The overall market picture appears to be deteriorating.
While no support levels were actually violated Tuesday, early morning market gains reversed with most of the major equity indices closing at or near their intraday lows, leaving some at critical near-term support levels. Meanwhile, a few indices have formed "bearish engulfing patterns."
Let's take a closer look.
On the Charts
All of the major indices closed lower Tuesday after giving up their early session gains. Internals were negative on the NYSE and Nasdaq as trading volumes rose from the prior session. All closed at or near their intraday lows.
While no support levels were violated on the charts, the Dow Jones Transports, S&P MidCap 400 Index (see below) and Russell 2000 all closed at what we view to be critical support. The fact that the Transports and MidCap formed "bearish engulfing patterns" (stock or index opens above the prior session open and closes below the prior session close) suggests said supports may be violated in the near future.
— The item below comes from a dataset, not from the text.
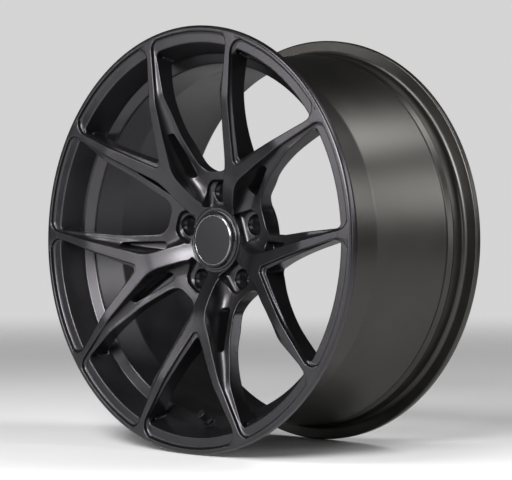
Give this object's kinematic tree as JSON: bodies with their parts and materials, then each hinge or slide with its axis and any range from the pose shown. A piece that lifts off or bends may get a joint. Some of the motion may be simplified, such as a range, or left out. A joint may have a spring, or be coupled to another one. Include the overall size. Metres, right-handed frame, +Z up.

Cumulative breadth turned negative on the NYSE, joining the All Exchange and Nasdaq.
High "volume at price" (VAP) levels are seen as resistant on the S&P 500, Nasdaq Composite, Transports, MidCap and Value Line Arithmetic Index.
The data remains largely neutral, including all of the one-day McClellan Overbought/Oversold Oscillators (All Exchange:-33.8 NYSE:-35.17 Nasdaq:-33.4).
The detrended Rydex Ratio (contrary indicator) remains neutral at -0.22 as is the percentage of S&P 500 stocks trading above their 50-day moving averages at 32.9.
Tuesday's AAII Bear/Bull Ratio (contrary indicator), however, turned more bullish as the crowd found bears outnumbering bulls 43.67/23.33. This is counterbalanced by the Investor's Intelligence Bear/Bull Ratio (contrary indicator) as investment advisors remained overly optimistic at 17.9/49.1.
The Open Insider Buy/Sell Ratio remains neutral at 63.6.
Valuation continues to appear appealing, with the 12-month forward consensus earnings estimate from Bloomberg for the S&P 500 at $172.16 per share, leaving the forward P/E multiple at 16.7x while the "rule of twenty" finds fair value at 18.5x.
The 10-year Treasury yield is 1.49%.
The earnings yield stands at 6.0%.
While we are maintaining our near-term "neutral" outlook for the major equity indices, chart trends and cumulative breadth suggest the scales are tilting to a more cautionary view.